Patrick, or Gay Uncle Patrick (GUP, for short), has always loved his niece, Maisie, and nephew, Grant. But in terms of caretaking and relating to two children, no matter how adorable, Patrick is honestly a bit out of his league… when tragedy strikes, Patrick finds himself suddenly taking on the role of primary guardian. Quickly realizing that parenting—even if temporary—isn’t solved with treats and jokes, Patrick’s eyes are opened to a new sense of responsibility, and the realization that, sometimes, even being larger than life means you’re unfailingly human.

Goodreads


This is the third novel by Steven Rowley, and it came out this spring. His first, “Lily and the Octopus,” had me bawling in my car at the end. (Hint: it’s great on audio, but maybe not while driving a car.) After that, I considered myself a dedicated fan.

This one did not disappoint.
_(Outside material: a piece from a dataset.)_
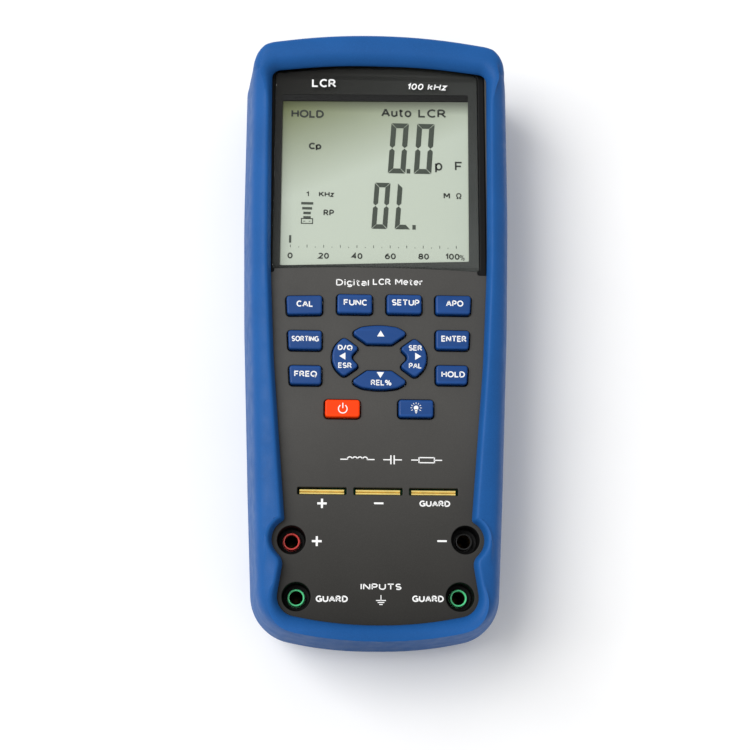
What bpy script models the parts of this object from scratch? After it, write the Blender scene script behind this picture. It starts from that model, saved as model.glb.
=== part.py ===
"""Handheld LCR meter lying on its back: rubber boot, two-part case, display, keys, slots and sockets.

+Z points out of the face, +Y towards the display end, and z = 0 is the plane it rests on. The scene is in
metres, and every size below is in millimetres, turned into metres by the helpers as each shape is made.
"""

import math

import bmesh
import bpy
from mathutils import Matrix, Vector

MM = 0.001
ARC_SAGITTA = 0.05
HIDDEN_SAGITTA = 0.25

# Clearances
GAP = 0.3
SHEET_GAP = 0.1

# Protective boot
BOOT_FRONT = 41.0
BOOT_WALL = 2.4
BOOT_LIP_UNDERSIDE = 37.3
BOOT_BACK_LIP = 2.0
BOOT_BACK_LIP_WIDTH = 8.0
BOOT_EDGE_RADIUS = 3.2
RIM_FLARE = 1.035
RIM_CENTRE_Y = -19.9

# Case shells
CASE_INSET = BOOT_WALL + GAP
CASE_WALL = 2.2
CASE_BACK = 2.3
CASE_PARTING = 25.2
CASE_FRONT = 37.0
PANEL_UNDERSIDE = 34.8
WINDOW_UNDERSIDE = 33.4
CASE_EDGE_RADIUS = 1.2
REAR_FLOOR = 4.5
REAR_RAISED_FLOOR = 6.0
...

Patrick is a former TV star who has been out of the limelight – and LA – for a handful of years now. He’s suddenly thrust into the role of caretaker for his niece and nephew while their dad is in rehab. It’s their summer break, so there’s no school or anything like that to distract them. What a perfect time for them to spend 3 months at Patrick’s house, right? With his pool, maid, and gay neighbors.

The kids are already reeling from the recent loss of their mother, and not totally understanding where their dad had to run off to. So, initially, Patrick just tries to keep them distracted with fun. He orders pool floats and bikes, introduces them to the wonder of brunch, and eventually even gets a dog.
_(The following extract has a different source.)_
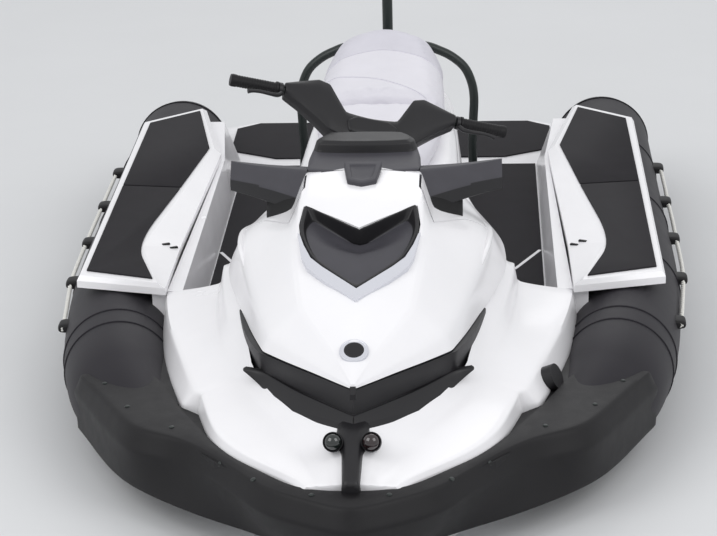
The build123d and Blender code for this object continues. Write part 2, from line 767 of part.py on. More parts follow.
# Fuel cap on the port bevel
CAP_R = 34.0
CAP_SPOT = (HALF_BEAM - 132, -960, 262)


def make_fuel_cap():
    plane = Plane(origin=CAP_SPOT, x_dir=(0, 1, 0), z_dir=(0.86, -0.3, 0.42))
    return plane * Cylinder(CAP_R, 34, align=(Align.CENTER, Align.CENTER, Align.MIN)) - deck


# Jet pump
LUG_Z = 80.0
LUG_PIN_R = 6.0
HUB_R = 32.0
STATOR_Y = PUMP_REAR_Y - 90
MOUTH_R = PUMP_R + 8
MOUTH_REAR_Y = PUMP_FRONT_Y + 19


def make_pump():
    outer = rod((0, PUMP_FRONT_Y, PUMP_Z), (0, PUMP_REAR_Y, PUMP_Z), PUMP_R + PUMP_WALL)
    inner = rod((0, PUMP_FRONT_Y - 1, PUMP_Z), (0, STATOR_Y, PUMP_Z), PUMP_R)
    cone = rod((0, STATOR_Y, PUMP_Z), (0, PUMP_REAR_Y + 1, PUMP_Z), PUMP_R, 48)
    flange = Pos(0, PUMP_FRONT_Y - 8, PUMP_Z) * Box(2 * TUNNEL_X, 16, 184)
    collar = rod((0, PUMP_FRONT_Y - 2, PUMP_Z), (0, MOUTH_REAR_Y + 6, PUMP_Z), MOUTH_R + 5)
    mouth = rod((0, PUMP_FRONT_Y - 20, PUMP_Z), (0, MOUTH_REAR_Y, PUMP_Z), MOUTH_R)
    lugs = None
    for side in (-1, 1):
        lug = Pos(side * (PUMP_R + PUMP_WALL - 4), (PUMP_REAR_Y + BUCKET_Y) / 2 - 20, PUMP_Z) * Box(
            10, BUCKET_Y - PUMP_REAR_Y + 80, 44)
        lugs = lug if lugs is None else lugs + lug
        ear = Pos(0, (PUMP_REAR_Y + NOZZLE_Y) / 2, PUMP_Z + side * LUG_Z) * Box(
            30, NOZZLE_Y - PUMP_REAR_Y + 28, 10)
        lugs = lugs + ear
    pin_hole = rod((0, NOZZLE_Y, PUMP_Z - LUG_Z - 20), (0, NOZZLE_Y, PUMP_Z + LUG_Z + 20), LUG_PIN_R + 0.3)
    return (outer + flange + collar + lugs) - mouth - inner - cone - pin_hole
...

People sometimes question why Patrick is “hiding” in Palm Springs, and not pursuing new work in LA. Patrick has also suffered a major loss – although it was years ago – and perhaps he isn’t really over it. Eventually, he and the kids learn to face their grief together.
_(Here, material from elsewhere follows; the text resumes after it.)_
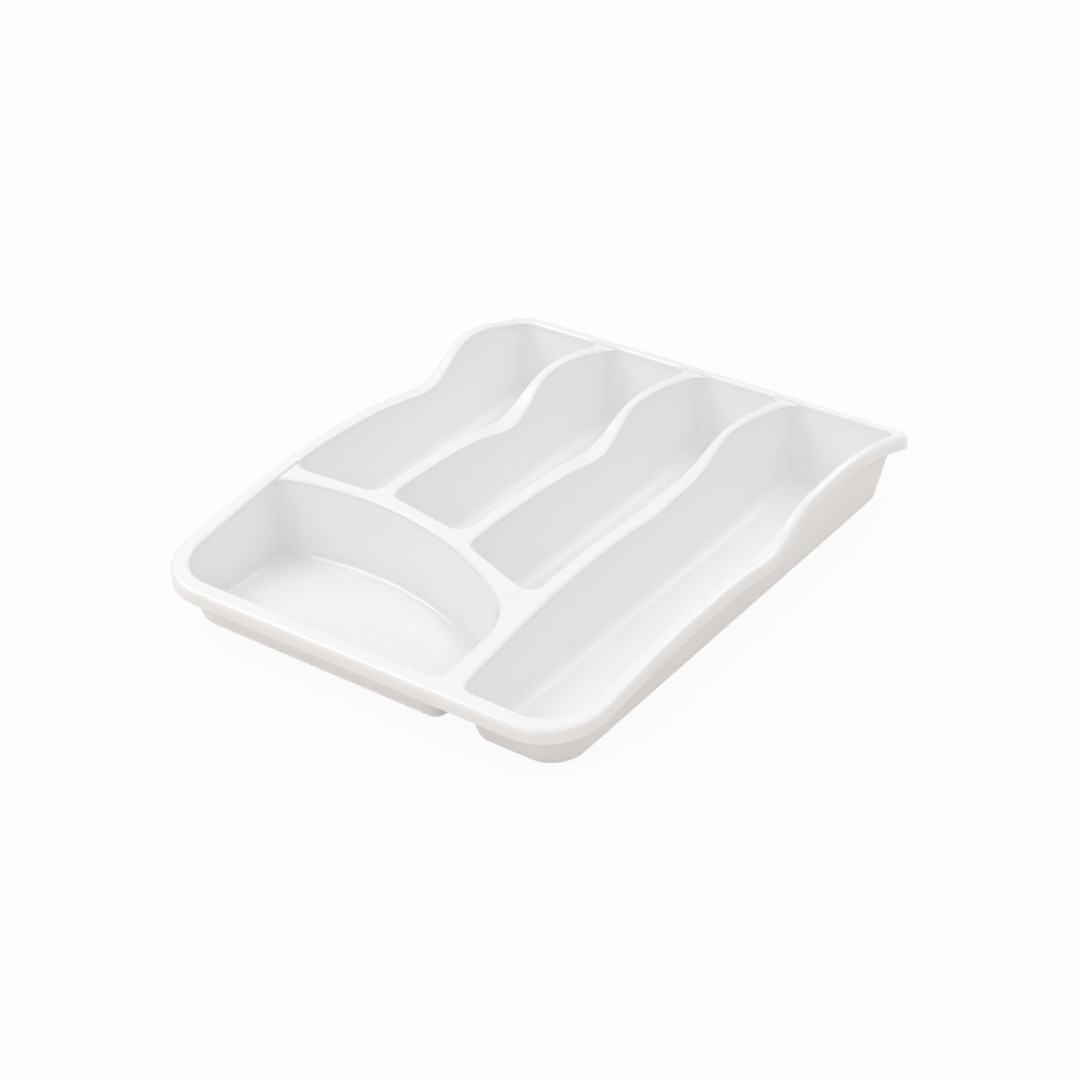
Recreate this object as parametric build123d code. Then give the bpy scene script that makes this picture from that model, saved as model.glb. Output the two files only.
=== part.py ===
from build123d import *
import math
import os

# A drawer tray for cutlery, moulded in one piece of white polypropylene with an even wall.
# Five tapered wells hang from a thin deck: a D-shaped one across the front left, three long ones behind
# its curved bridge, and a fourth that runs the whole length on the right. The deck is a wave: it is low
# at the front, dips before a steep rise, and falls again to the rear, and the wave swings forward and
# rises towards the right. A rounded rim with a short turned-down lip goes all the way round and stands a
# little proud of the bridge and the dividers.
# Frame: origin under the middle of the tray on the plane that it rests on, +X to the right, +Y to the
# rear, +Z up. Lengths are in millimetres and angles in degrees.

# Driving dimensions of the tray.
tray_width = 300.0
tray_length = 370.0
wall = 1.8
draft_angle = 10.5

# Heights of the deck above the surface that the tray stands on, each at the left edge, in the middle
# and at the right edge. Across the tray they follow a parabola through the three.
front_heights = (36.0, 36.0, 36.0)
crest_heights = (52.3, 50.0, 48.8)
dip_heights = (44.3, 43.2, 44.2)
hump_heights = (59.8, 59.4, 65.8)
rear_heights = (45.5, 45.5, 45.0)

# Places of the wave along the left edge, as shares of the tray's length, and how far its rear part has
# swung forward by the right edge. The crest swings half as far.
crest_place_share = 0.42
dip_place_share = 0.70
hump_place_share = 0.83
wave_swing = 50.0

# The shoulder that the deck has just ahead of the dip, and the slopes along the tray.
shoulder_lead = 30.0
shoulder_rise = 3.7
shoulder_slope = -0.09
front_slope = 0.11
rear_slopes = (-0.05, -0.25, -0.37)

# The rim: corner radii in plan, the turned-down lip and the rounding of the outer edge. Its inner edge
# lies rim_margin inside the outer walls of the wells, and stands rim_rise above the bridge and dividers.
front_corner_radius = 38.0
rear_corner_radius = 14.0
lip_depth = 8.5
rim_round = 3.2
rim_rise = 1.3
rim_margin = 0.8

# The wells in plan, measured on their inner faces at the level of the surface that the tray stands on.
# The mouths are the straight front walls of the long wells, which lean with the bridge.
edge_reach = 17.7
divider_base = 27.0
bridge_base = 26.7
side_well_width = 55.0
front_well_depth = 92.6
bridge_radius = 206.0
bridge_apex_share = 0.25
mouth_slopes = (0.075, -0.16, -0.34)

# Roundings of the wells: one radius for the foot and the upright corners, two wide corners, and the
# bevel that breaks the edge of each opening.
inner_round = 9.0
rim_corner = 20.0
bay_corner = 31.0
opening_bevel = 1.1

# Where the moulding is divided into its named regions: how deep the deck's regions reach down the
# walls, and how far inside the lip that level begins.
deck_band = 3.4
lip_clearance = 1.4

# Lengths that only help to cut.
overrun = 20.0

wall_run = wall / math.cos(math.radians(draft_angle))
top_level = max(hump_heights) + overrun
inner_width = tray_width - 2 * edge_reach
long_well_width = (inner_width - side_well_width - 3 * divider_base) / 3
well_pitch = long_well_width + divider_base
rear_line = tray_length - edge_reach
side_well_left = tray_width - edge_reach - side_well_width
bay_side = edge_reach + 3 * well_pitch - divider_base
bridge_centre_x = bridge_apex_share * tray_width
bridge_centre_y = edge_reach + front_well_depth - bridge_radius
to_middle = Location((-tray_width / 2, -tray_length / 2, 0))


# The wave of the deck.

def across(values, x):
    """A value at x on the parabola through its values at the left edge, middle and right edge."""
    left, middle, right = values
    share = x / tray_width
    return left + (4 * middle - 3 * left - right) * share + 2 * (left - 2 * middle + right) * share ** 2


def wave_face(x, drop):
    """The face under the deck's wave at one station across the tray, lowered by drop."""
    swing = wave_swing * (x / tray_width) ** 2
    crest_y = crest_place_share * tray_length - swing / 2
    dip_y = dip_place_share * tray_length - swing
    hump_y = hump_place_share * tray_length - swing
    dip = across(dip_heights, x)
    front_y = -overrun
    rear_y = tray_length + overrun
    rear_slope = across(rear_slopes, x)
    knots = [
        (front_y, across(front_heights, x) - front_slope * overrun, front_slope),
        (0, across(front_heights, x), front_slope),
        (crest_y, across(crest_heights, x), 0),
        (dip_y - shoulder_lead, dip + shoulder_rise, shoulder_slope),
        (dip_y, dip, 0),
        (hump_y, across(hump_heights, x), 0),
        (tray_length, across(rear_heights, x), rear_slope),
        (rear_y, across(rear_heights, x) + rear_slope * overrun, rear_slope),
    ]
    points = [(x, y, z - drop) for y, z, slope in knots]
    crown = Spline(points, tangents=[(0, 1, slope) for y, z, slope in knots])
    sides = Polyline(crown @ 0, (x, front_y, -overrun), (x, rear_y, -overrun), crown @ 1)
    return make_face(crown + sides)


def wave_block(drop):
    """Everything under the deck's surface lowered by drop, past the tray's outline on all sides."""
    stations = (-overrun, tray_width / 2, tray_width + overrun)
    return loft([wave_face(x, drop) for x in stations])


def rim_prism(inset):
    """An upright prism over the rim's outline, set in from the outer edge."""
    outline = Rectangle(tray_width - 2 * inset, tray_length - 2 * inset)
    outline = Pos(tray_width / 2, tray_length / 2) * outline
    front = outline.vertices().group_by(Axis.Y)[0]
    outline = fillet(front, front_corner_radius - inset)
    rear = outline.vertices().group_by(Axis.Y)[-1]
    outline = fillet(rear, rear_corner_radius - inset)
    return Pos(0, 0, -overrun) * extrude(outline, top_level + overrun)


# The wells. Each outline lies on the plane that the tray stands on and may be grown by the run of the
# wall to give the outer face. With it come the corners that are rounded later, on the tapered block.

def bridge_y(x, radius):
    """Where an arc about the bridge's centre crosses a line along the tray."""
    return bridge_centre_y + math.sqrt(radius ** 2 - (x - bridge_centre_x) ** 2)


def front_well_outline(grow):
    """The D-shaped well across the front left, with its bay and its corner at the rim rounded."""
    left = edge_reach - grow
    right = bay_side + grow
    radius = bridge_radius + grow
    ends = [(x, bridge_y(x, radius)) for x in (left, right)]
    back = ThreePointArc(ends[0], (bridge_centre_x, bridge_centre_y + radius), ends[1])
    sides = Polyline(ends[1], (right, left), (left, left), ends[0])
    outline = make_face(back + sides)
    outline = fillet(outline.vertices().sort_by_distance(ends[1])[0], bay_corner + grow)
    outline = fillet(outline.vertices().sort_by_distance((left, left))[0], rim_corner + grow)
    return outline, [ends[0], (right, left)]


def long_well_outline(index, grow):
    """One of the three long wells behind the bridge, counted from the left."""
    middle = edge_reach + index * well_pitch + long_well_width / 2
    half = long_well_width / 2 + grow
    slope = mouth_slopes[index]
    mouth_y = bridge_y(middle, bridge_radius + bridge_base) - grow * math.hypot(1, slope)
    rear = rear_line + grow
    corners = [
        (middle - half, mouth_y - slope * half),
        (middle + half, mouth_y + slope * half),
        (middle + half, rear),
        (middle - half, rear),
    ]
    return make_face(Polyline(*corners, close=True)), corners


def side_well_outline(grow):
    """The well along the right side, as long as the tray, with its corner at the rim rounded."""
    left = side_well_left - grow
    right = side_well_left + side_well_width + grow
    front = edge_reach - grow
    rear = rear_line + grow
    corners = [(right, front), (right, rear), (left, rear), (left, front)]
    outline = make_face(Polyline(*corners, close=True))
    wide = outline.vertices().sort_by_distance(corners[0])[0]
    return fillet(wide, rim_corner + grow), corners[1:]


def court_outline(grow):
    """The space that the raised rim frames, just inside the outer walls of the wells."""
    left = edge_reach + rim_margin - grow
    right = tray_width - left
    rear = tray_length - left
    corners = [(left, left), (right, left), (right, rear), (left, rear)]
    outline = make_face(Polyline(*corners, close=True))
    wide = outline.vertices().group_by(Axis.Y)[0]
    return fillet(wide, rim_corner + grow), corners[2:]


def well_form(outline, level, grow, radius):
    """The tapered block on a well's outline, from a level up past the deck, with its foot rounded."""
    face, corners = outline(grow)
    block = extrude(face, top_level)
    walls = [side for side in block.faces() if abs(side.normal_at().Z) < 0.5]
    block = draft(walls, Plane.XY, -draft_angle)
    block -= Pos(0, 0, level - overrun / 2) * Box(4 * tray_width, 4 * tray_length, overrun)
    slanted = block.edges().filter_by(lambda edge: abs((edge @ 1 - edge @ 0).Z) > wall)
    upright_edges = [slanted.sort_by_distance((*corner, level))[0] for corner in corners]
    return fillet(block.faces().sort_by(Axis.Z)[0].edges() + upright_edges, radius)


def inner_form(outline):
    """The space inside a well."""
    return well_form(outline, wall, 0, inner_round)


def outer_form(outline):
    """The space inside a well with the wall and floor around it."""
    return well_form(outline, 0, wall_run, inner_round + wall)


well_outlines = {
    "front_well": front_well_outline,
    "long_well_1": lambda grow: long_well_outline(0, grow),
    "long_well_2": lambda grow: long_well_outline(1, grow),
    "long_well_3": lambda grow: long_well_outline(2, grow),
    "side_well": side_well_outline,
}


# The deck and its rim.

def crown_face(form):
    """The top of a block that the deck's wave closes."""
    return form.faces().filter_by(GeomType.BSPLINE).sort_by(SortBy.AREA)[-1]


def sunk_block(inner_forms, drop):
    """The block under the wave lowered by drop, with the wells sunk into it and their edges bevelled."""
    form = wave_block(drop) & rim_prism(0)
    for inner in inner_forms:
        form -= inner
    openings = [edge for wire in crown_face(form).inner_wires() for edge in wire.edges()]
    return chamfer(openings, opening_bevel)


def underside(outer_forms):
    """The space under the deck, with an even wall at the rim's step, and the space below its band."""
    hollow = wave_block(wall) & rim_prism(wall)
    hollow -= outer_form(court_outline) - wave_block(rim_rise + wall)
    for outer in outer_forms:
        hollow -= outer
    return hollow, wave_block(deck_band) & rim_prism(wall + lip_clearance)


# The bars between the wells, and the whole moulding.

def slab(left, right):
    """The space between two lines along the tray."""
    middle = (left + right) / 2
    return Pos(middle, tray_length / 2) * Rectangle(right - left, tray_length)


def bridge_disc(radius):
    """A disc about the bridge's centre."""
    return Pos(bridge_centre_x, bridge_centre_y) * Circle(radius)


def bar_regions():
    """The dividers and the curved bridge in plan. Each takes what the ones before it have left."""
    middles = [edge_reach + index * well_pitch + long_well_width / 2 for index in range(3)]
    bridge_rear = bridge_disc(bridge_radius + bridge_base)
    return {
        "divider_1": slab(middles[0], middles[1]) - bridge_rear,
        "divider_2": slab(middles[1], middles[2]) - bridge_rear,
        "cross_bridge": slab(0, bay_side) - bridge_disc(bridge_radius - 2 * inner_round),
        "divider_3": slab(bay_side - 2 * inner_round, side_well_left + side_well_width / 2),
    }


def build():
    """Every named region of the moulding: the wells, the bars between them and the rim around them."""
    inner_forms = {name: inner_form(outline) for name, outline in well_outlines.items()}
    outer_forms = {name: outer_form(outline) for name, outline in well_outlines.items()}
    court = inner_form(court_outline)
    hollow, below_band = underside(outer_forms.values())

    walls_top = wave_block(deck_band)
    nodes = {name: (outer_forms[name] - inner_forms[name]) & walls_top for name in well_outlines}

    bars = (sunk_block(inner_forms.values(), rim_rise) & court) - hollow - below_band
    for name, region in bar_regions().items():
        prism = extrude(region, top_level)
        nodes[name] = bars & prism
        bars -= prism

    rim = sunk_block(inner_forms.values(), 0)
    rim = fillet(crown_face(rim).outer_wire().edges(), rim_round)
    nodes["rim"] = rim - wave_block(lip_depth) - court - hollow - below_band
    return nodes


if __name__ == "__main__":
    os.makedirs("parts", exist_ok=True)
    for name, shape in build().items():
        placed = to_middle * shape
        placed.label = name
        export_step(placed, f"parts/{name}.step")
        print(name, round(placed.volume, 1), len(placed.solids()), placed.is_valid)
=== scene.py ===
import math

import bmesh
import bpy
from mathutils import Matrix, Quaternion, Vector


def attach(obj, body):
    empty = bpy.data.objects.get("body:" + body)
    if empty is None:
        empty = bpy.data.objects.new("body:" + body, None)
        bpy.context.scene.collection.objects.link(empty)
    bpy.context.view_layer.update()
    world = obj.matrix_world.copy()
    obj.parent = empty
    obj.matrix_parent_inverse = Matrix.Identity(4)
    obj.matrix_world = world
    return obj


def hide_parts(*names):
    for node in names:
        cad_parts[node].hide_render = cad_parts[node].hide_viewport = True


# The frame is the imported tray: ten regions of one moulding, in metres, standing on the plane Z = 0.
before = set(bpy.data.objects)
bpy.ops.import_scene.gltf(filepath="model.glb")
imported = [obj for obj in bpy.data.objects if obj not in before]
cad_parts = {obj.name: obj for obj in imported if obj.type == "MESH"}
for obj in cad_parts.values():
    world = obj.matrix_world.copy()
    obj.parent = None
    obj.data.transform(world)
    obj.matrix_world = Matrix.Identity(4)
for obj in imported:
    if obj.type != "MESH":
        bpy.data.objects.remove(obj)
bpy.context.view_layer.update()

bl_info = {
    "name": "Cutlery Tray",
    "version": (1, 0, 0),
    "blender": (4, 5, 0),
    "location": "3D View > Sidebar > Tray",
    "description": "Finishes a moulded cutlery tray and sets it in a pale studio",
    "category": "Object",
}

RIM = ["rim"]
BARS = ["cross_bridge", "divider_1", "divider_2", "divider_3"]
FRONT_WELL = "front_well"
WELLS = ["long_well_1", "long_well_2", "long_well_3", "side_well"]
UP = Vector((0, 0, 1))
MILLIMETRE = 0.001

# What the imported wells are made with.
WALL = 1.8 * MILLIMETRE
DRAFT = math.radians(10.5)
PACKED_ROUND = 9 * MILLIMETRE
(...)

And yes, I cried again. (For those who’ve read it – it was the cake scene.)

The kids also teach him about Youtube. And start a little spark in him that eventually leads him back into the world of a working actor.

Since it takes place in the summer – and a lot of it takes place poolside – I’d consider this a great summer read. But the heart of the story can be appreciated anytime.